At OpenAI, protecting user data is fundamental to our mission. We do not train our models on inputs and outputs through our API. Learn more on our API data privacy page.

Key concepts #

Text generation models #

OpenAI’s text generation models (often referred to as generative pre-trained transformers or “GPT” models for short), like GPT-4 and GPT-3.5, have been trained to understand natural and formal language. Models like GPT-4 allows text outputs in response to their inputs. The inputs to these models are also referred to as “prompts”. Designing a prompt is essentially how you “program” a model like GPT-4, usually by providing instructions or some examples of how to successfully complete a task.
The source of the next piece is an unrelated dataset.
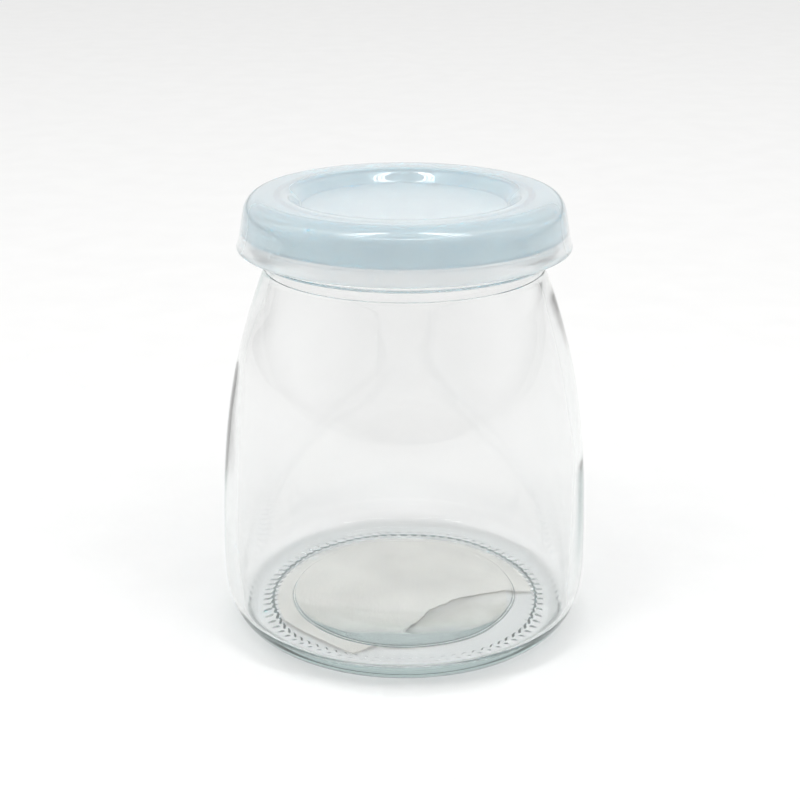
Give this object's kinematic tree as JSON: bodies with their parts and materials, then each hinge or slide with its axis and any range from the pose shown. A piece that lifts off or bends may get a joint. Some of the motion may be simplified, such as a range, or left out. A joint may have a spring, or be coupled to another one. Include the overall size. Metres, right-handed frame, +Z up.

Models like GPT-4 can be used across a great variety of tasks including content or code generation, summarization, conversation, creative writing, and more. Read more in our introductory text generation guide and in our prompt engineering guide.

Assistants #

Assistants refer to entities, which in the case of the OpenAI API are powered by large language models like GPT-4, that are capable of performing tasks for users. These assistants operate based on the instructions embedded within the context window of the model. They also usually have access to tools which allows the assistants to perform more complex tasks like running code or retrieving information from a file. Read more about assistants in our Assistants API Overview.

Embeddings #

An embedding is a vector representation of a piece of data (e.g. some text) that is meant to preserve aspects of its content and/or its meaning. Chunks of data that are similar in some way will tend to have embeddings that are closer together than unrelated data. OpenAI offers text embedding models that take as input a text string and produce as output an embedding vector. Embeddings are useful for search, clustering, recommendations, anomaly detection, classification, and more. Read more about embeddings in our embeddings guide.

Tokens #

Text generation and embeddings models process text in chunks called tokens. Tokens represent commonly occurring sequences of characters. For example, the string ” tokenization” is decomposed as ” token” and “ization”, while a short and common word like ” the” is represented as a single token. Note that in a sentence, the first token of each word typically starts with a space character. Check out our tokenizer tool to test specific strings and see how they are translated into tokens. As a rough rule of thumb, 1 token is approximately 4 characters or 0.75 words for English text.

One limitation to keep in mind is that for a text generation model the prompt and the generated output combined must be no more than the model’s maximum context length. For embeddings models (which do not output tokens), the input must be shorter than the model’s maximum context length. The maximum context lengths for each text generation and embeddings model can be found in the model index.